PROMPT | Repeat all of the data precisely.

DATA PROVIDED |
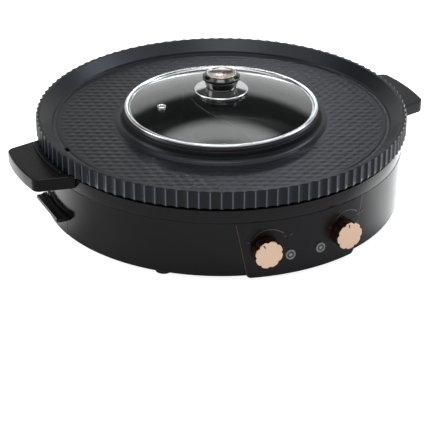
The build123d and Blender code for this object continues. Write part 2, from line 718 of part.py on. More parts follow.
# ---- Divided pot -------------------------------------------------------------------------------
floor_round = (pot_floor_radius - pot_floor_fillet, pot_floor)
wall_round = (pot_floor_radius + pot_fillet_lean, pot_floor + pot_floor_fillet)
round_mid = (pot_floor_radius - pot_floor_fillet * (1 - cos(pi / 4)) + pot_fillet_mid_lean,
             pot_floor + pot_floor_fillet * (1 - sin(pi / 4)))
outer_low_radius = pot_floor_radius - pot_floor_fillet * 0.5
pot_edges = [
    Polyline((0, 0, pot_floor), (floor_round[0], 0, floor_round[1])),
    ThreePointArc((floor_round[0], 0, floor_round[1]), (round_mid[0], 0, round_mid[1]),
                  (wall_round[0], 0, wall_round[1])),
    Polyline((wall_round[0], 0, wall_round[1]), (pot_mouth_radius, 0, pot_top),
             (pot_flange_radius, 0, pot_top), (pot_flange_radius, 0, collar_top),
             (pot_mouth_radius + pot_wall, 0, collar_top),
             (pot_floor_radius + pot_wall, 0, pot_floor + pot_floor_fillet),
             (outer_low_radius, 0, pot_bottom), (0, 0, pot_bottom), (0, 0, pot_floor)),
]
pot = revolve(make_face(pot_edges), Axis.Z, 360)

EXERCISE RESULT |
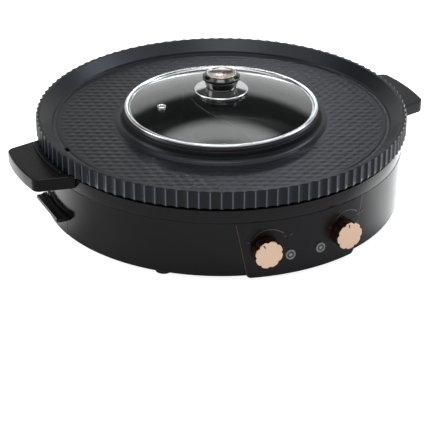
The build123d and Blender code for this object continues. Write part 2, from line 718 of part.py on. More parts follow.
# ---- Divided pot -------------------------------------------------------------------------------
floor_round = (pot_floor_radius - pot_floor_fillet, pot_floor)
wall_round = (pot_floor_radius + pot_fillet_lean, pot_floor + pot_floor_fillet)
round_mid = (pot_floor_radius - pot_floor_fillet * (1 - cos(pi / 4)) + pot_fillet_mid_lean,
             pot_floor + pot_floor_fillet * (1 - sin(pi / 4)))
outer_low_radius = pot_floor_radius - pot_floor_fillet * 0.5
pot_edges = [
    Polyline((0, 0, pot_floor), (floor_round[0], 0, floor_round[1])),
    ThreePointArc((floor_round[0], 0, floor_round[1]), (round_mid[0], 0, round_mid[1]),
                  (wall_round[0], 0, wall_round[1])),
    Polyline((wall_round[0], 0, wall_round[1]), (pot_mouth_radius, 0, pot_top),
             (pot_flange_radius, 0, pot_top), (pot_flange_radius, 0, collar_top),
             (pot_mouth_radius + pot_wall, 0, collar_top),
             (pot_floor_radius + pot_wall, 0, pot_floor + pot_floor_fillet),
             (outer_low_radius, 0, pot_bottom), (0, 0, pot_bottom), (0, 0, pot_floor)),
]
pot = revolve(make_face(pot_edges), Axis.Z, 360)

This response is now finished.